Christine Mahoney Assistant Professor Department of Political Science
Maxwell School of Citizenship and Public Affairs
Syracuse University Syracuse, NY 13244-1090
 chmahone@maxwell.syr.edu

331 Eggers Hall
T: 315.443.5782
F: 315.443.9082
Dr. Christine Mahoney is an Assistant Professor in the Department of Political Science at Syracuse University and the Director of the Center for European Studies and the Maxwell EU Center. Her research focuses on civil society in the United States, the European Union and increasingly, globally, as international, transnational, national and local civil society organizations engage with policymakers at all levels of governance to solve collective problems.   

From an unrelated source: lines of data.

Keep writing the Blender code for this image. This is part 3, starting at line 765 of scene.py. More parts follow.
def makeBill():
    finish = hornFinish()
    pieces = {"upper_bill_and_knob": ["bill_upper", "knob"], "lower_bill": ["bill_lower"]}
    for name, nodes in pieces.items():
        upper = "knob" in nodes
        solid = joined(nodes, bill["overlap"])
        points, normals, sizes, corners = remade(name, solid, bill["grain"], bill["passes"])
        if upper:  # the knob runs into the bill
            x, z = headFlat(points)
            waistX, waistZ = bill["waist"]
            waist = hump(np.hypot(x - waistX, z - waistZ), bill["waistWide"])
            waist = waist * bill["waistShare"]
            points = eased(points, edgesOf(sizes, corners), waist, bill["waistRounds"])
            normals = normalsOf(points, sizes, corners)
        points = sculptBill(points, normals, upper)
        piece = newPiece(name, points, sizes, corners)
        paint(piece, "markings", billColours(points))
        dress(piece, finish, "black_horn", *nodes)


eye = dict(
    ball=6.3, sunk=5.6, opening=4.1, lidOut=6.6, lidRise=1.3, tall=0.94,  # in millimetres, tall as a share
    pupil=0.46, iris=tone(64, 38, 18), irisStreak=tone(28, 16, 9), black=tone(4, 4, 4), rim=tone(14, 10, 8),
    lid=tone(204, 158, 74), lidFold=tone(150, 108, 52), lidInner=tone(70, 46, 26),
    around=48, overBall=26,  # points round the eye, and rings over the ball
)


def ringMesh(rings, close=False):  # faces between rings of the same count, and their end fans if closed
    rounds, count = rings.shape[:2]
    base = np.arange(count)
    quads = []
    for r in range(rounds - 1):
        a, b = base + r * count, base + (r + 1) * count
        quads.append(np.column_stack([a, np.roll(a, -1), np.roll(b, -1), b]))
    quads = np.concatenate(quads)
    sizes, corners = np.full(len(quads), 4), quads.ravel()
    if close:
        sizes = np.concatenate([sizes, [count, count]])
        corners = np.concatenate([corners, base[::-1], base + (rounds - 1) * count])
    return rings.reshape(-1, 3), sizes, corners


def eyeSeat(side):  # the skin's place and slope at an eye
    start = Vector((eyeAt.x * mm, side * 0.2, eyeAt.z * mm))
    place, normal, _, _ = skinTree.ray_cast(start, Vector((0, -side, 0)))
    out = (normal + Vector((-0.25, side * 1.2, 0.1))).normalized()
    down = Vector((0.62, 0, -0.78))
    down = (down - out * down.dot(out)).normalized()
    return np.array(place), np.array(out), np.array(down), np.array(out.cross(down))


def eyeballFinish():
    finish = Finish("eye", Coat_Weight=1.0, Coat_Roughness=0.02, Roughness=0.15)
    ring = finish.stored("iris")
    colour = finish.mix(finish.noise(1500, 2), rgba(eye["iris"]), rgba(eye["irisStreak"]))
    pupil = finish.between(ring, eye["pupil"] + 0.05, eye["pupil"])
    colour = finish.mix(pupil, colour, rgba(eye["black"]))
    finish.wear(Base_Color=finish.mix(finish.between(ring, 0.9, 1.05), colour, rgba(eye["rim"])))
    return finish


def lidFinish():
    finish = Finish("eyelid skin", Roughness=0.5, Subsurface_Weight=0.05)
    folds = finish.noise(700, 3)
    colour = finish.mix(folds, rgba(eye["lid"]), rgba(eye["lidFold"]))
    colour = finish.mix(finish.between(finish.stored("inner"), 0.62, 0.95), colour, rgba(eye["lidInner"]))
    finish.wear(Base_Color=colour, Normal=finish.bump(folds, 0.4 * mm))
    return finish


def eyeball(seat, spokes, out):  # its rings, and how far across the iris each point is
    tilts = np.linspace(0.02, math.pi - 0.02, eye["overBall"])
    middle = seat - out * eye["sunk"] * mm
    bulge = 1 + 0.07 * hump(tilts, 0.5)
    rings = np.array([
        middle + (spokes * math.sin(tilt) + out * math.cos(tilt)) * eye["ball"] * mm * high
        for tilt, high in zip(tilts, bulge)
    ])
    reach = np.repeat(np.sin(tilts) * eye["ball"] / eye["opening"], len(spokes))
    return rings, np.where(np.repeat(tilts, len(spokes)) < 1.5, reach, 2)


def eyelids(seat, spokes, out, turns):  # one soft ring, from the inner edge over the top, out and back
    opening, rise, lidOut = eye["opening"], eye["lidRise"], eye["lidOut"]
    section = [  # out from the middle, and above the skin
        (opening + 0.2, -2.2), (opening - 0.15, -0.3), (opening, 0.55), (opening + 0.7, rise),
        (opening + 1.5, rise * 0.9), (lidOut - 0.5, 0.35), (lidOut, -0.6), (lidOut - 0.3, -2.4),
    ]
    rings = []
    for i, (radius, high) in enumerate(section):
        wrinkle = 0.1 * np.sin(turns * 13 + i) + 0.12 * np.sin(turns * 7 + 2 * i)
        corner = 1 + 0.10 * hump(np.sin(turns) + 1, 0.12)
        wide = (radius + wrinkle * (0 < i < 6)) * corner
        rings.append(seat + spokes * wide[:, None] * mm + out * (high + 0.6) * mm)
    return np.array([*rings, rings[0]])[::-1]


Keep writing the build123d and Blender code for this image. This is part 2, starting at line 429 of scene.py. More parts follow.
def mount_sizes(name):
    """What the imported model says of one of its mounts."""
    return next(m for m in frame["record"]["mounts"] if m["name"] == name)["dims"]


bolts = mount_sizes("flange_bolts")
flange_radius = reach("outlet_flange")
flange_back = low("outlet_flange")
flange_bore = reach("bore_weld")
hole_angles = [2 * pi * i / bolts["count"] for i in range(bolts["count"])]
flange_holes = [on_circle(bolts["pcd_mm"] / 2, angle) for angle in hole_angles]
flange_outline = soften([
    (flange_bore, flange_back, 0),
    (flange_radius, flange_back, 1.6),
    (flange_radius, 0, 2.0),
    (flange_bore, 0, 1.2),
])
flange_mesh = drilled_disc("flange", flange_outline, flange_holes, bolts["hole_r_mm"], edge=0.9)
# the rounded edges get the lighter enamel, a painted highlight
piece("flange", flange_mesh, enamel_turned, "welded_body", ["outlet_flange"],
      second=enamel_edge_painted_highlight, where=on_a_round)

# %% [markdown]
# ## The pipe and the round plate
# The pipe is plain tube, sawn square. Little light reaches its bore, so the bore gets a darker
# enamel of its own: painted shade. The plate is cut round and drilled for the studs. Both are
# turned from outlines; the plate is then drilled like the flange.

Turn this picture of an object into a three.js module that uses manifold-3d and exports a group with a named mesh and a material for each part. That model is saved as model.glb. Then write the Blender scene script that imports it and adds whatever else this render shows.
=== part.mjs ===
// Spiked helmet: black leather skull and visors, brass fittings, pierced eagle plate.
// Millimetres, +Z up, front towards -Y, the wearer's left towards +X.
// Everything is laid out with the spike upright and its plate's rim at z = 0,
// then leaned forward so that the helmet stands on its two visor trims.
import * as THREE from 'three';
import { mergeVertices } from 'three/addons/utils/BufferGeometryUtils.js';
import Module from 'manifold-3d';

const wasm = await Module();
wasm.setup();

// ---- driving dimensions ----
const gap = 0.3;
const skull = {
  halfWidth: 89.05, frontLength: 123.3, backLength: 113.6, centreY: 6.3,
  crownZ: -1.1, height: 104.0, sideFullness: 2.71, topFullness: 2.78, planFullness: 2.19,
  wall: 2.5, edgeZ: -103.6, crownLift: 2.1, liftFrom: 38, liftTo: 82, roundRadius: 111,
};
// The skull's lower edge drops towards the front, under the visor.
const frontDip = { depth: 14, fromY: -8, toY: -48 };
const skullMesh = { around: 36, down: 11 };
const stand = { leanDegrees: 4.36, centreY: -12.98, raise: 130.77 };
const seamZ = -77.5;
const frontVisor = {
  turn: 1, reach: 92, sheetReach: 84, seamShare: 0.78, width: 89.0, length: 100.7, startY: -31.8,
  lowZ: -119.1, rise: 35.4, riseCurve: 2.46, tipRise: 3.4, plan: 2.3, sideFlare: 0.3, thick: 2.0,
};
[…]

Her book Brussels vs. the Beltway: Advocacy in the United States and the European Union (Georgetown University Press, 2008) is the first large scale comparative study of lobbying in the US and the EU. She has also published in European Union Politics, the Journal of Public Policy, the Journal of European Public Policy, West European Politics, as well as a number of edited volumes.

She has held positions as an affiliated researcher at the Free University of Brussels, Belgium and a visiting junior scholar at Oxford University. Her Ph.D. in political science is from the Pennsylvania State University.   

She has traveled to over 40 countries; studying, researching and working in: Austria, the Bahamas, Belgium, Brazil, Canada, China, Colombia, Croatia, Cuba, Czech Republic, France, Germany, Greece, Guatemala, Hungary, India, Ireland, Italy, Japan, Kenya, Luxembourg, Malawi, Malaysia, Mexico, Monaco, Nepal, the Netherlands, the Philippines, Slovakia, Slovenia, South Africa, Spain, Sweden, Switzerland, Tanzania, Thailand, Turkey, Uganda, the United Kingdom and Vietnam.  

She is also the co-producer and writer of the documentary Orphaned in the Himalayas, which tells the story of the creation of a Nepali NGO working to build a better life for Nepali orphans, winner of the Best Short Documentary Bucks Fever Film Fest (2006) and screened in the Annapolis Film Festival (2006).